The announcement uses positive language and highlights new contract wins and revenue guidance, but much of the narrative is forward-looking or aspirational. While two new revenue agreements are disclosed, the largest projected benefit (over $200 million annual revenue from an expansion) is not yet realised and is contingent on regulatory approvals, with go-live expected in the third quarter. The company reiterates ambitious full-year guidance and references future opportunities in AI and market leadership, but provides no quantitative evidence for these claims. There is a significant planned capital outlay ($25–30 million for software development) with no immediate earnings impact. The gap between narrative and evidence is moderate: realised financials show revenue growth and a reduced net loss, but margin pressure and most operational claims remain unsubstantiated.

Risk flags

  • Execution risk is high: The largest new revenue stream—a $200 million annual expansion—is contingent on regulatory approvals and successful implementation in the third quarter.

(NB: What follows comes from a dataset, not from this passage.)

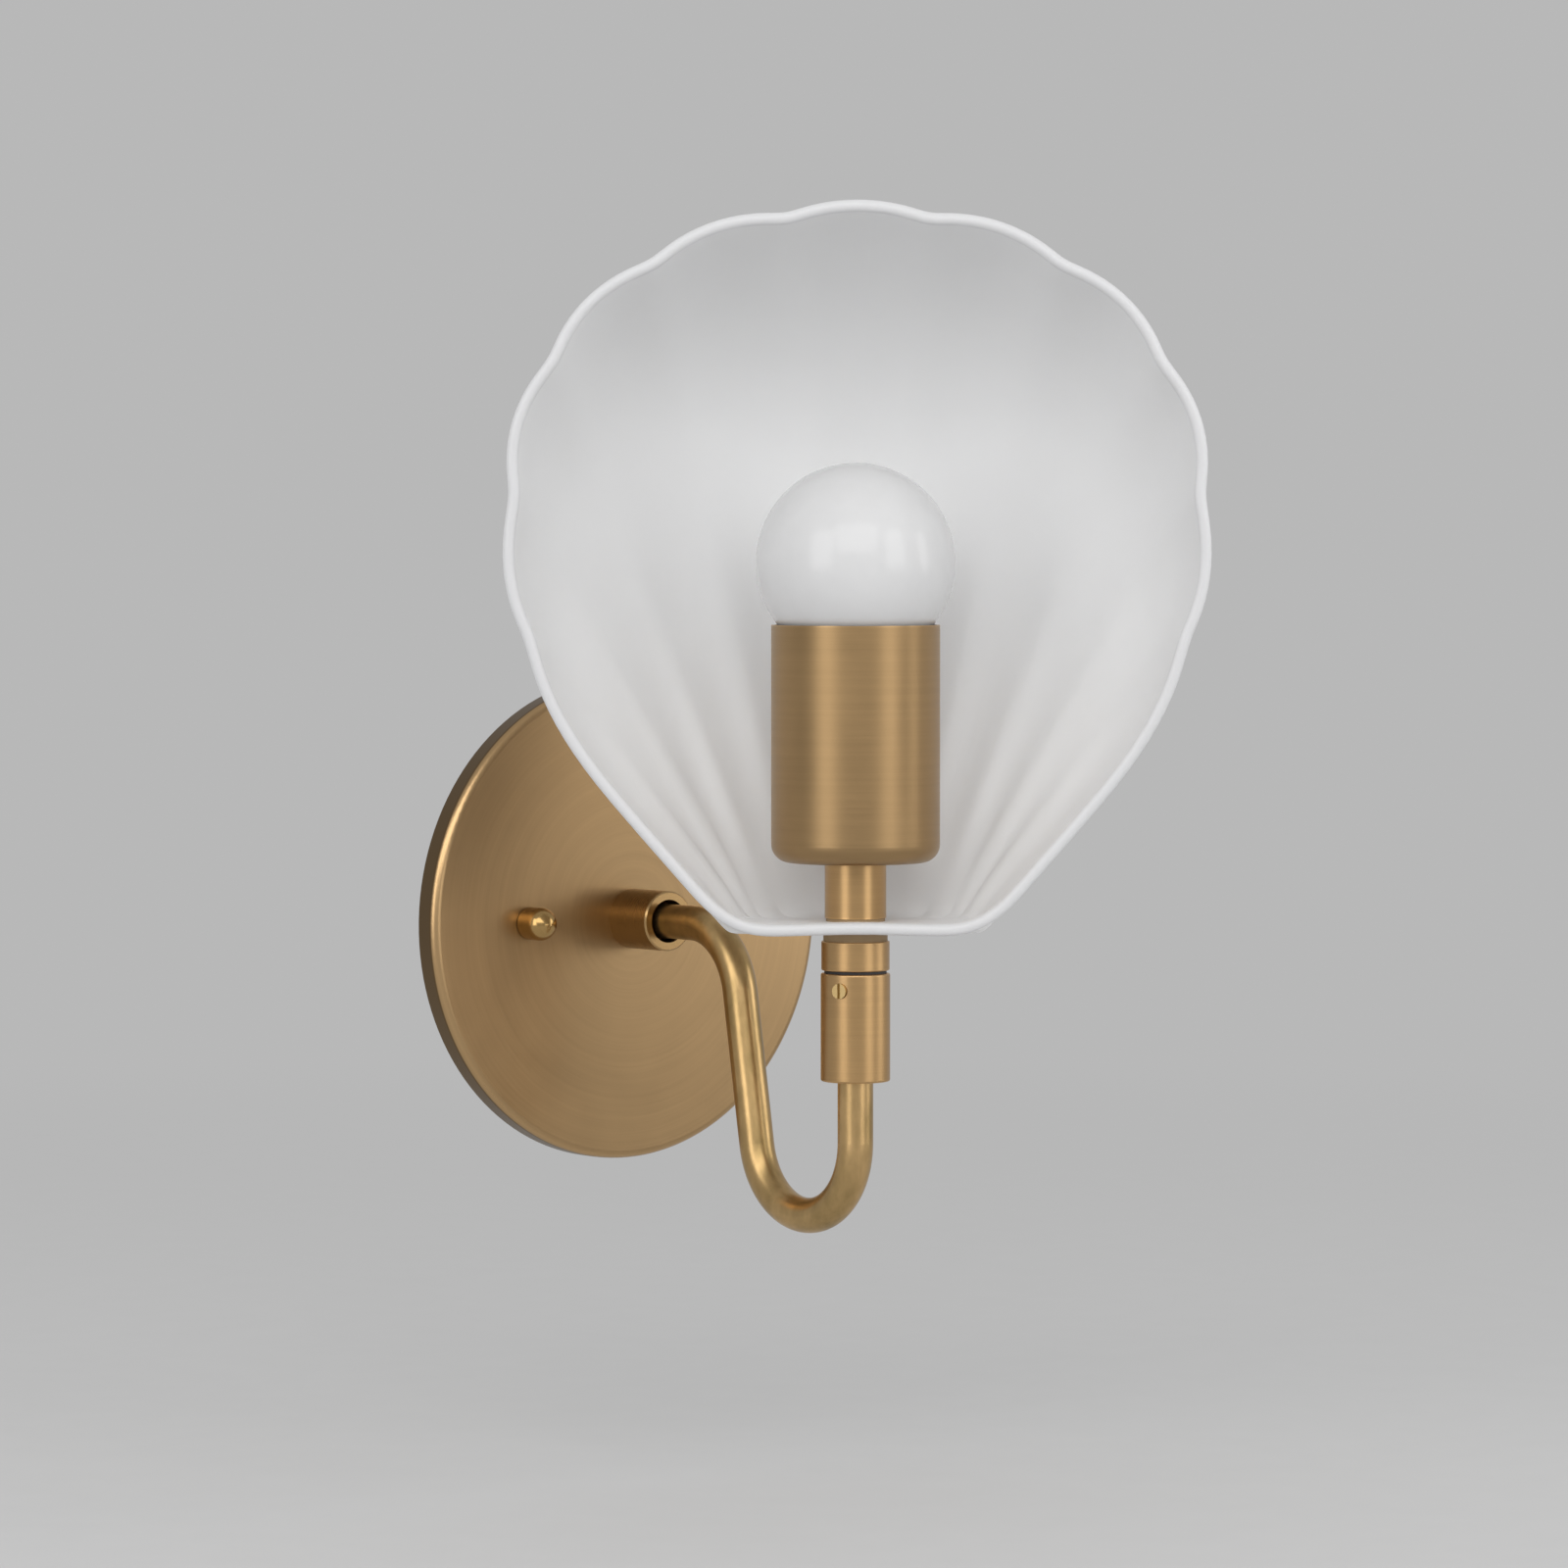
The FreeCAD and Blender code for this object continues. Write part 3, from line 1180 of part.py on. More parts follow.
def at_length(outline, totals, length):
    """The point of a polyline at a length along it."""
    for i in range(1, len(totals)):
        if totals[i] >= length:
            span = totals[i] - totals[i - 1]
            share = (length - totals[i - 1]) / span if span > 0 else 0.0
            (x0, y0), (x1, y1) = outline[i - 1], outline[i]
            return (x0 + (x1 - x0) * share, y0 + (y1 - y0) * share)
    return outline[-1]


def evenly_spaced(points, count):
    """Points of a 3-D polyline, evenly spaced along it."""
    totals = [0.0]
    for first, second in zip(points, points[1:]):
        totals.append(totals[-1] + (second - first).Length)
    spaced = []
    segment = 1
    for k in range(count):
        wanted = totals[-1] * k / (count - 1)
        while segment < len(totals) - 1 and totals[segment] < wanted:
            segment += 1
        span = totals[segment] - totals[segment - 1]
        share = (wanted - totals[segment - 1]) / span
        spaced.append(points[segment - 1] + (points[segment] - points[segment - 1]) * share)
    return spaced


def floor_edge(fan, corner_x):
    """Where a section leaves the floor: (across, depth behind the rim)."""
    half = min(d.shell_floor_width.value / 2, corner_x)
    across = half * (1 - (1 - fan) ** FLOOR_SPREAD)
    full = d.shell_floor_depth.value
    least = d.shell_corner_floor.value
    roundness = max(1 - (across / half) ** FLOOR_SQUARENESS, 0.0) ** (1 / FLOOR_SQUARENESS)
    depth = least + (full - least) * roundness
    return across, depth


def section_line(length, totals, outline, corner_length):
    """One section, from the stud's hole to the rim, for the right half of the shell."""
    ahead = d.shell_rim_ahead.value
    hole = d.shell_hole.value / 2 * HOLE_SHARE
    across, up = at_length(outline, totals, length)
    rim = Vector(across, -ahead, up)
    fan = min(length / corner_length, 1.0)
    corner_x = at_length(outline, totals, corner_length)[0]
    if length <= corner_length:
        foot_x, foot_depth = floor_edge(fan, corner_x)
    else:
        lip_share = (totals[-1] - length) / (totals[-1] - corner_length)
        foot_x = across
        middle_depth = (ahead - hole) * LIP_ROOM
        foot_depth = middle_depth + (d.shell_corner_floor.value - middle_depth) * lip_share
    foot = Vector(foot_x, -ahead + foot_depth, 0)
    away = Vector(foot.x, foot.y, 0).normalize()
    near = away * hole
    swell = math.cos(math.pi / 2 * fan) ** BACK_FALLOFF
    height = d.shell_height.value
    lean_up = d.shell_back_lean_height.value / height
    swell_up = d.shell_back_swell_height.value / height
    lean_depth = foot_depth + (d.shell_back_lean.value - foot_depth) * swell
    edge = min(d.shell_edge_turn.value, foot_depth)
    swell_depth = math.hypot(d.shell_back_swell.value * swell, edge)
    edge_share = 1 - (1 - swell_up) * (EDGE_TURN_SHARE + (1 - EDGE_TURN_SHARE) * swell)
    wall = [
        foot,
        Vector(foot.x + (across - foot.x) * lean_up, -ahead + lean_depth, up * lean_up),
        Vector(foot.x + (across - foot.x) * edge_share, -ahead + swell_depth, up * edge_share),
        rim,
    ]
    steps = 60
    line = [near]
    line += [bezier_point(wall, i / steps) for i in range(steps + 1)]
    return evenly_spaced(line, SECTION_POLE_COUNT)


def valley(length, corner_length):
    """How far the glass is drawn in at a place on the rim: 0 on a flute, 1 in a valley."""
    pitch = d.flute_pitch.value
    last_valley = (d.flute_count.value - 0.5) * pitch
    if length <= last_valley:
        return 1 - abs(math.cos(math.pi * length / pitch)) ** FLUTE_POWER
    if length >= corner_length:
        return 0.0
    share = (length - last_valley) / (corner_length - last_valley)
    return 1 - math.sin(math.pi / 2 * min(share * LONG_FLUTE_RISE, 1.0))


def flute_strength(share):
    """How deep the valleys are at a place on a section, from 0 to 1."""
    for (low, before), (high, after) in zip(FLUTE_STRENGTH, FLUTE_STRENGTH[1:]):
        if share <= high:
            blend = (1 - math.cos(math.pi * (share - low) / (high - low))) / 2
            return before + (after - before) * blend
    return FLUTE_STRENGTH[-1][1]


def mirrored_round(right_half):
    """All the way round, from the top down the right side, and back up the left."""
    left = [
        [Vector(-point.x, point.y, point.z) for point in section]
        for section in reversed(right_half[1:-1])
    ]
    return right_half + left


def outward_normals(grid):
    """Unit normals of the glass, pointing out of the shell."""
    around = len(grid)
    rows = len(grid[0])
    normals = []
    for i in range(around):
        line = []
        for j in range(rows):
            beside = grid[(i + 1) % around][j] - grid[i - 1][j]
            ahead = grid[i][min(j + 1, rows - 1)] - grid[i][max(j - 1, 0)]
            normal = ahead.cross(beside)
            line.append(Vector(0, 0, -1) if j == 0 else normal.normalize())
        normals.append(line)
    return normals


def glass_grids():
    """Control points of the outer and the inner face, and of the rounded rim."""
    outline = half_rim_outline()
    totals = lengths_along(outline)
    lip = d.shell_lip_width.value / 2
    corner_length = totals[-1] - lip - d.shell_corner_height.value
    spacing = d.flute_pitch.value / FLUTE_POLE_COUNT
    count = int(round(totals[-1] / spacing))
    right_half = []
    depths = []
    for i in range(count + 1):
        length = totals[-1] * i / count
        right_half.append(section_line(length, totals, outline, corner_length))
        depths.append(valley(length, corner_length))
    grid = mirrored_round(right_half)
    depths = depths + depths[-2:0:-1]
    plain_normals = outward_normals(grid)
    outer = []
    for i, section in enumerate(grid):
        drawn = []
        for j, point in enumerate(section):
            strength = flute_strength(j / (SECTION_POLE_COUNT - 1))
            inset = d.flute_depth.value * depths[i] * strength
            drawn.append(point - plain_normals[i][j] * inset)
        outer.append(drawn)
    normals = outward_normals(outer)
    thickness = d.shell_glass.value
    inner = []
    rim = []
    for i, section in enumerate(outer):
        inside = [point - normals[i][j] * thickness for j, point in enumerate(section)]
        inner.append(inside)
        onward = (section[-1] - section[-2]).normalize() * thickness * RIM_SWELL
        rim.append([section[-1], section[-1] + onward, inside[-1] + onward, inside[-1]])
    return outer, rim, inner


def closed_surface(grid):
    """A smooth face from control points, closed all the way round."""
    around = len(grid)
    rows = len(grid[0])
    degree = 3
    surface = Part.BSplineSurface()
    inner_knots = rows - degree
    surface.buildFromPolesMultsKnots(
        grid,
        [1] * (around + 1),
        [degree + 1] + [1] * (inner_knots - 1) + [degree + 1],
        [float(k) for k in range(around + 1)],
        [float(k) for k in range(inner_knots + 1)],
        True,
        False,
        degree,
        degree,
    )
    return surface


def make_shell_shade():
    outer, rim, inner = glass_grids()
    outer_surface = closed_surface(outer)
    inner_surface = closed_surface(inner)
    faces = [outer_surface.toShape(), closed_surface(rim).toShape(), inner_surface.toShape()]
    for surface in (outer_surface, inner_surface):
        edge = surface.vIso(surface.bounds()[2]).toShape()
        faces.append(Part.Face(Part.Wire([edge])))
    skin = Part.Shell(faces)
    skin.sewShape()
    glass = Part.Solid(skin)
    if glass.Volume < 0:
        glass.reverse()
    radius = d.shell_hole.value / 2
    reach_down = d.shell_glass.value
    drill = Part.makeCylinder(radius, reach_down * 3, Vector(0, 0, -reach_down))
    feature = doc.addObject("Part::Feature", "shell_shade")
    feature.Shape = glass.cut(drill)
    keep(feature, "shell_shade")
    on_stem(feature, floor_base, turned=True)


# ---------------------------------------------------------------------------
# Make everything, check it and write it out
# ---------------------------------------------------------------------------
make_canopy()
make_mounting_strap()
make_canopy_fixings()
make_wall_collar()
make_arm_nipple()
on_wall(hex_nut("canopy_locknut", d.hex_height, rod_hole), depth=locknut_back)
make_ground()
make_arm()
make_swivel_body()
make_lock_screw()
make_swivel_stack()
make_shell_shade()
make_socket_cup()
make_lampholder()
make_socket_metal()
make_stem_leads()
make_lamp()
doc.recompute()

faults = []
for thing in doc.Objects:
    if "Invalid" in thing.State or "Error" in thing.State:
        faults.append(f"{thing.Label}: {thing.State}")
for node, thing in nodes.items():
    if thing.Shape.isNull() or not thing.Shape.isValid() or not thing.Shape.Solids:
        faults.append(f"{node}: no valid solid")
if faults:
    raise RuntimeError("; ".join(faults))

os.makedirs("parts", exist_ok=True)
for node, thing in nodes.items():
    thing.Shape.exportStep(f"parts/{node}.step")
    solids = thing.Shape.Solids
    print(f"{node}: {len(solids)} solid(s), {sum(solid.Volume for solid in solids):.1f} mm3")
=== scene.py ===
# %% [markdown]
# # A shell wall sconce
#
# A glass scallop shell stands on a bent brass arm that comes out of a round wall plate. All
# the pieces arrive from the CAD model at their real size and place. This notebook gives each
# one its finish, and sets up a small photo studio round them.
#
# Everything is in metres: +X to the right seen from the room, -Y out of the wall, +Z up.

import math

import bmesh
import bpy
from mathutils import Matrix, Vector


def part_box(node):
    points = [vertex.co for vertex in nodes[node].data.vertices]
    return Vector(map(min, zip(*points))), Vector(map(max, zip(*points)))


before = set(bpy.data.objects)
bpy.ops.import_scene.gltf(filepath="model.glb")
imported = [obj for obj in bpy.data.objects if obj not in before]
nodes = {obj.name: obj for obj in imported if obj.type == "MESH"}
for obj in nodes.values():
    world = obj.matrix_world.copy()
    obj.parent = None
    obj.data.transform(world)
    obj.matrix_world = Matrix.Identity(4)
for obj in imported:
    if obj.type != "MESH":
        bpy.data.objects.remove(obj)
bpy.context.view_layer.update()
MM = 0.001
print("pieces from the CAD model:", len(nodes))

# %% [markdown]
# ## Where the camera stands
#
# The photograph was taken with a long lens from the left of the wall plate, a little above
# its middle. A camera could be placed by eye, but a fitted one is safer: the ellipse of the
# wall plate gives the angle to the wall, the curve of the cup's edge gives the height, and
# the globe of the lamp, 50 mm across, gives the distance.

# %% The camera
PHOTO_PIXELS = 1600
FOCAL_PIXELS = 6090.0
HORIZON_ABOVE_MIDDLE = 240.0
WALL_ANGLE = math.radians(39.0)
STEM_DISTANCE = 1500 * MM
STEM_TO_THE_RIGHT = 18 * MM
CAMERA_HEIGHT = 97.4 * MM
SENSOR = 36.0
FARTHEST_SEEN = 50.0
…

Delays or failures in execution could materially impact results.
  • Forward-looking bias: The majority of the company’s most bullish claims are forward-looking, including AI initiatives, market leadership, and major contract expansions. These are not yet reflected in current financials and may never fully materialize.
  • Margin pressure: Adjusted EBITDA margin declined from 7.6% to 4.4% year-over-year, indicating that profitability is not improving in line with revenue growth. This could signal underlying cost or pricing challenges.
  • Capital intensity: The company plans to deploy $25–$30 million in cash for capitalized software development in 2026, a significant outlay that will not immediately contribute to earnings and could strain liquidity if returns are delayed.
  • Leverage risk: With $973.5 million in long-term debt and $1.48 billion in total liabilities against $142 million in cash, the balance sheet is highly leveraged. This increases vulnerability to interest rate changes or operational setbacks.
  • Disclosure gap: While financial data is detailed, there is a lack of quantitative evidence for operational claims such as the success of oncology launches or the scale of new client wins. This makes it difficult for investors to independently verify management’s narrative.
  • Regulatory risk: Both major new contracts are subject to state regulatory approvals, which introduces uncertainty and the potential for delays or non-approval.
  • Concentration risk: The announcement highlights large contracts with major clients, but does not disclose the degree of revenue concentration or client dependency. If a key client were to delay or cancel, the impact could be outsized.

Bottom line

For investors, this announcement signals that Evolent is growing revenue and narrowing its net loss, but is still not profitable and is facing declining margins on an adjusted basis. The company’s most significant future growth drivers—a $200 million annual revenue expansion and a large imaging contract—are not yet realised and depend on regulatory approvals and flawless execution in the coming quarters. While CEO Seth Blackley’s involvement lends credibility, his presence does not guarantee that forward-looking projections will be met or that institutional investors will follow through. The narrative is credible in terms of reported financials, but operational and strategic claims remain unsubstantiated by hard data. To change this assessment, Evolent would need to provide quantitative evidence of realised revenue from new contracts, detailed metrics on client launches, and proof of margin improvement. Key metrics to watch in the next reporting period include realised revenue from the new contracts, Adjusted EBITDA margin trends, and updates on regulatory approvals and go-live dates. Investors should monitor this story closely but not act solely on the forward-looking hype; the signal is worth watching, not chasing. The single most important takeaway is that while Evolent is making progress, the bulk of its bullish narrative is still unproven and carries significant execution and timing risk.

Announcement summary

Evolent Health, Inc. (NYSE: EVH) announced its financial results for the three months ended March 31, 2026, reporting revenue of $496,246,000 and a net loss attributable to common shareholders of $26,632,000. The company highlighted successful, on-time oncology launches at Highmark and Aetna, and announced two new revenue agreements, including an expansion expected to generate over $200 million of annual revenue. Evolent reiterated its full-year 2026 revenue guidance range of $2.4 billion to $2.6 billion and Adjusted EBITDA range of approximately $110 million to $140 million. The company expects to deploy approximately $25 million to $30 million in cash for capitalized software development during 2026.